US – The National Lubricant Container Recycling Coalition (NLCRC) has launched an industry-first collaborative recycling pilot program in Atalanta, Georgia.

Established in 2021, NLCRC is an industry-led technical coalition focused on developing a national market-sustaining program that drives the recovery and recycling of plastic packaging used to transport lubricants and related products for commercial and consumer use.

The pilot scheme, the industry’s first of its kind, primarily focuses on consumer plastic packaging for engine oil and other petroleum-based products.

The recycling pilot is a one-year project involving over 40 locations in Atlanta, including retail stores and auto care centers, instant oil change locations, and several commercial facilities.

During the pilot, NLCRC intends to evaluate and measure the economic and market drivers for post-consumer recovery and recycling.

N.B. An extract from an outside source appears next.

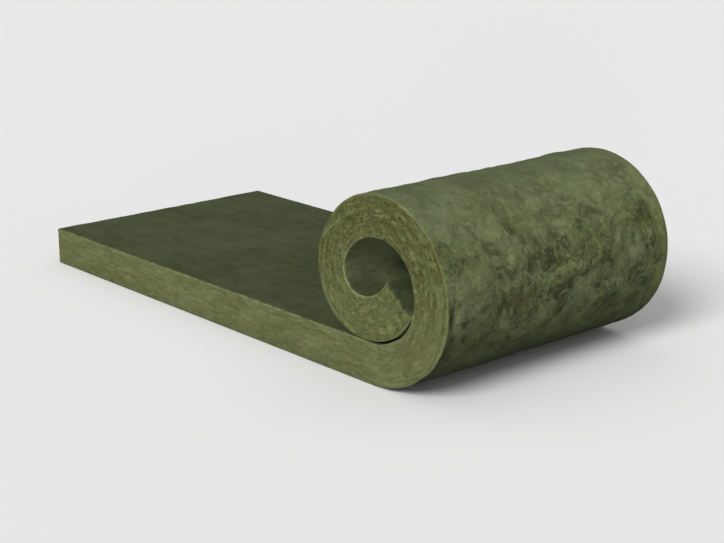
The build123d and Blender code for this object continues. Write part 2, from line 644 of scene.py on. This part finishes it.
def inner_shades(tree, wool, seen, colour):
    """Darkens the inner face on the flat run and in the curl, partly painted shade; paints light on the
    hollow's wall.
    """
    past = wool.past
    # Painted light on the hollow's overhead wall, where the wool lies in shade.
    within = between(tree, wool.off_middle, HALF_WIDTH, HALF_WIDTH - 0.14, 0.15, 0.80)
    overhead = times(tree, between(tree, past, 0.66, 0.86), between(tree, past, 1.14, 1.02), within)
    # Deep inside, the painted light on the wall reaches further down.
    deep_within = between(tree, wool.off_middle, HALF_WIDTH - 0.09, HALF_WIDTH - 0.18)
    low_wall = times(tree, deep_within, between(tree, past, 1.30, 1.18))
    pale = most(tree, overhead, times(tree, low_wall, between(tree, past, 0.98, 1.10, 0, 0.36)))
    colour = coat(tree, colour, "painted light on the inside wall", times(tree, pale, wool.inner))
    # Painted shade on the inner face in the curl; on the flat run the darker topside felt, partly painted
    # shade.
    in_curl = times(tree, between(tree, past, 1.05, 1.20, 0, 0.75), lack(tree, low_wall))
    dark = most(tree, between(tree, past, 0.65, 0.10, 0, 0.88), in_curl)
    return blend(tree, times(tree, dark, wool.inner), colour, topside_felt_and_shade(tree, seen))


def face_look(tree, wool):
    """Colour and height of the wide faces: felt with olive clouds, dark curls, pale tufts and laid fibres."""
    seen = felt_patterns(tree, wool.flat)
    colour, blotted = matted_felt(tree, wool, seen)
    colour = outer_shades(tree, wool, colour)
    colour = inner_shades(tree, wool, seen, colour)
    height = sums(tree, "MULTIPLY_ADD", seen.curls, 0.45, seen.matted)
    height = sums(tree, "MULTIPLY_ADD", seen.fibres, 0.10, height)
    return colour, sums(tree, "MULTIPLY_ADD", blotted, -0.20, height)


def cut_look(tree, wool):
    """Colour and height of the cut sides: drawn-out layers, brown mottles, dark specks and pale hairs."""
    past = wool.past
    wander = stirred(tree, wool.flat, 0.06, 0.005)
    layers = noise(tree, wander, (15, 36, 76), detail=5, rough=0.64)
    bands = noise(tree, wander, (4, 8, 34), detail=2)
    lumps = noise(tree, wander, (36, 46, 54), detail=5, rough=0.66)
    hairs = noise(tree, wander, (26, 200, 620), detail=2)
    green = noise(tree, wool.flat, (9, 9, 14), detail=2)
    hazes = noise(tree, wander, (6, 10, 17), detail=4, rough=0.6)
    mottles = noise(tree, wander, (52, 60, 95), detail=3, rough=0.6)
    specks = noise(tree, wander, (84, 100, 150), detail=4, rough=0.7)
    in_curl = between(tree, past, 1.02, 1.25)
    browned = times(tree, between(tree, past, 0.20, 0.55), between(tree, past, 1.30, 0.98))
    on_flat = between(tree, past, 0.45, 0.10)

    # The layers turn lumpy over the roll, most of all in the curl, and are faint on the flat run.
    lumpy = most(tree, times(tree, in_curl, 0.80), times(tree, browned, 0.45))
    grain = mixed(tree, lumpy, layers, lumps)
    grain = mixed(tree, between(tree, on_flat, 0, 1, 0, 0.42), grain, 0.53)
    colour = shades(tree, grain, CUT_LAYERS)
    colour = coat(tree, colour, "brown band", between(tree, bands, 0.46, 0.66, 0, 0.5))
    colour = coat(tree, colour, "green of the cut", between(tree, green, 0.46, 0.70, 0, 0.5))
    mottled = times(tree, browned, between(tree, mottles, 0.46, 0.60, 0, 0.70))
    colour = coat(tree, colour, "brown mottle", mottled)
    colour = coat(tree, colour, "cut of the curl", times(tree, in_curl, 0.30))
    colour = coat(tree, colour, "cut of the flat run", times(tree, on_flat, 0.38))
    hazy = times(tree, between(tree, hazes, 0.44, 0.62, 0, 0.55), on_flat)
    colour = coat(tree, colour, "haze of the flat run", hazy)
    low = between(tree, wool.deep, 0.0, -HALF_THICKNESS)
    low_on_flat = times(tree, low, between(tree, past, 0.05, -0.25, 0, 0.35))
    colour = coat(tree, colour, "foot of the flat run", low_on_flat)
    how_speckled = most(tree, between(tree, browned, 0, 1, 0.25, 0.88), between(tree, in_curl, 0, 1, 0, 0.62))
    speckled = times(tree, between(tree, specks, 0.55, 0.64), how_speckled)
    colour = coat(tree, colour, "speck", speckled)
    how_hairy = between(tree, on_flat, 0, 1, 0.58, 0.30)
    colour = coat(tree, colour, "hair", times(tree, between(tree, hairs, 0.56, 0.76), how_hairy))

    height = sums(tree, "MULTIPLY_ADD", hairs, 0.25, grain)
    return colour, sums(tree, "MULTIPLY_ADD", speckled, -0.25, height)


def cut_and_arris(tree, wool):
    """How far a point lies on a cut side, and how near it is to an arris, both with a frayed limit."""
    from_side = sums(tree, "SUBTRACT", HALF_WIDTH, wool.off_middle)
    from_end = sums(tree, "MINIMUM", wool.along, sums(tree, "SUBTRACT", MAT_LENGTH + 0.004, wool.along))
    from_cut = sums(tree, "MINIMUM", from_side, from_end)
    from_face = sums(tree, "SUBTRACT", HALF_THICKNESS, sums(tree, "ABSOLUTE", wool.deep))
    from_arris = most(tree, from_cut, from_face)
    fray = noise(tree, wool.flat, (30, 30, 95), detail=3)
    cut = between(tree, sums(tree, "MULTIPLY_ADD", fray, 0.010, from_cut), 0.010, 0.004)
    arris = between(tree, sums(tree, "MULTIPLY_ADD", fray, 0.012, from_arris), 0.014, 0.004)
    return cut, arris


def fuzz_and_highlight_thickness(tree, wool):
    """Pale fuzzy edge and painted highlight: thickest round the hollow, and outside low down, underneath and
    on the far rim.
    """
    past = wool.past
    round_hollow = times(tree, wool.inner, between(tree, past, 0.35, 0.60))
    low_and_under = most(tree, close_to(tree, past, 0.20, 0.22), between(tree, past, 1.0, 1.1))
    far_rim = times(tree, close_to(tree, past, 0.62, 0.25), between(tree, wool.across, 0, 0.4))
    outside = times(tree, most(tree, low_and_under, far_rim), wool.outer)
    return between(tree, most(tree, round_hollow, outside), 0, 1, 0.34, 0.80)


def wool_finish():
    """Green mineral wool: matted wide faces, layered cut sides and a pale fuzzy edge along the arrises,
    partly painted highlight.
    """
    finish = bpy.data.materials.new("mineral_wool")
    finish.use_nodes = True
    tree = finish.node_tree
    tree.nodes.clear()
    wool = wool_places(tree)
    cut, arris = cut_and_arris(tree, wool)
    face_colour, face_height = face_look(tree, wool)
    cut_colour, cut_height = cut_look(tree, wool)
    colour = blend(tree, cut, face_colour, cut_colour)
    # A pale fuzzy edge along the arrises, partly painted highlight.
    colour = coat(tree, colour, "fuzz and edge highlight", times(tree, arris, fuzz_and_highlight_thickness(tree, wool)))
    # The torn inner end faces into the roll, and its dark green is painted shade.
    end_shade = between(tree, wool.along, MAT_LENGTH - 0.007, MAT_LENGTH - 0.001)
    colour = coat(tree, colour, "painted shade on the torn end", times(tree, end_shade, 0.85))
    height = mixed(tree, cut, face_height, cut_height)
    bump = node(tree, "Bump", {"Height": height, "Distance": FINE_RELIEF, "Strength": 0.9})
    skin = node(
        tree, "BsdfPrincipled",
        {
            "Base Color": colour,
            "Roughness": 0.95,
            "Specular IOR Level": 0.15,
            "Normal": bump.outputs[0],
            "Sheen Weight": 0.06,
            "Sheen Roughness": 0.6,
            "Sheen Tint": paint(*TINTS["sheen"]),
        },
    )
    node(tree, "OutputMaterial", {"Surface": skin.outputs[0]})
    return finish


def wool_mat():
    """The mat, shaped flat and then wound, in place of its plain solid."""
    mat = flat_mat()
    remember_flat(mat)
    lay_grain(mat)
    lay_bake_map(mat)
    uneven_wall(mat)
    uneven_face(mat)
    torn_end(mat)
    plain_underside(mat)
    wind_up(mat)
    pick(mat)
    bpy.ops.object.shade_smooth()
    mat.data.materials.append(wool_finish())
    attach(mat, "root")
    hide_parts("wool_mat")


def camera():
    """The photograph's viewpoint, turned to the mat's middle."""
    bpy.ops.object.camera_add(location=EYE)
    view = bpy.context.object
    way = Vector(AIM) - view.location
    view.rotation_euler = way.to_track_quat("-Z", "Y").to_euler()
    view.data.lens = LENS
    bpy.context.scene.camera = view


def lamp(name, way, level, softness):
    """A broad lamp far off that way. At level 1 it alone shows a surface facing it at its written colour."""
    bpy.ops.object.light_add(type="SUN", location=LAMP_DISTANCE * Vector(way).normalized())
    made = bpy.context.object
    made.name = name
    made.data.energy = level * math.pi
    made.data.angle = math.radians(softness)
    made.rotation_euler = Vector(way).to_track_quat("Z", "Y").to_euler()


def studio():
    """A broad soft key from the left front, a weak low fill into the roll, and even light from all round."""
    lamp("key", KEY_WAY, KEY_LEVEL, KEY_SOFTNESS)
    lamp("fill", FILL_WAY, FILL_LEVEL, FILL_SOFTNESS)
    world = bpy.data.worlds.new("studio")
    bpy.context.scene.world = world
    world.use_nodes = True
    tree = world.node_tree
    seen = node(tree, "LightPath").outputs["Is Camera Ray"]
    strength = between(tree, seen, 0, 1, ROUND_LEVEL, BACKGROUND_LEVEL)
    tree.nodes["Background"].inputs["Color"].default_value = (1, 1, 1, 1)
    tree.links.new(strength, tree.nodes["Background"].inputs["Strength"])


def floor():
    """A plain pale floor, which the camera sees paler than the light that it throws back."""
    start_afresh()
    bpy.ops.mesh.primitive_plane_add(size=FLOOR_SIZE)
    ground = bpy.context.object
    ground.name = "floor"
    pale = bpy.data.materials.new("pale_floor")
    pale.use_nodes = True
    tree = pale.node_tree
    seen = node(tree, "LightPath").outputs["Is Camera Ray"]
    surface = tree.nodes["Principled BSDF"].inputs
    tree.links.new(blend(tree, seen, FLOOR_THROWN_BACK, FLOOR_SEEN), surface["Base Color"])
    surface["Roughness"].default_value = 0.9
    surface["Specular IOR Level"].default_value = 0.0
    ground.data.materials.append(pale)


wool_mat()
floor()
camera()
studio()
bpy.context.scene.view_settings.view_transform = "Standard"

Through this, the group aims to understand consumer waste disposal behaviors and provide standards required for model development and future scalability.

Project partners for the program include commercial entities, retail companies, environmental products and service provider Safety-Kleen , as well as advanced recycling firm Nexus Circular.

NLCRC Director Tristan Steichen said: “One of the biggest waste management challenges facing the US is our ability to collect, sort, and process plastic packaging and return it to productive use.

“For contaminated packaging from petroleum and related materials, this isn’t really happening.

“The pilot focuses on the heart of the problem – collection – to find the most efficient ways to aggregate and transport the materials to processors that want them, creating value in a waste material that doesn’t exist today.”

NLCRC has been formed by several leading companies in the petrochemical industry in the US.

These include Castrol, Valvoline, Pennzoil – Quaker State, Graham Packaging, Plastipak Packaging, Berry Global, Chevron and the Petroleum Packaging Council.

Addressing a challenge as complex as recovering post-consumer plastic packaging for recycling is not feasible for most individual companies, particularly when products are distributed throughout multiple regions and markets.

Cost-effective solutions require collaboration with multiple stakeholders (including competitors), both upstream and downstream of the lubricant value chain.

The Coalition aims is deliver ‘meaningful results to the industry, its customers and its member companies by reducing environmental and social risks while increasing sustainability.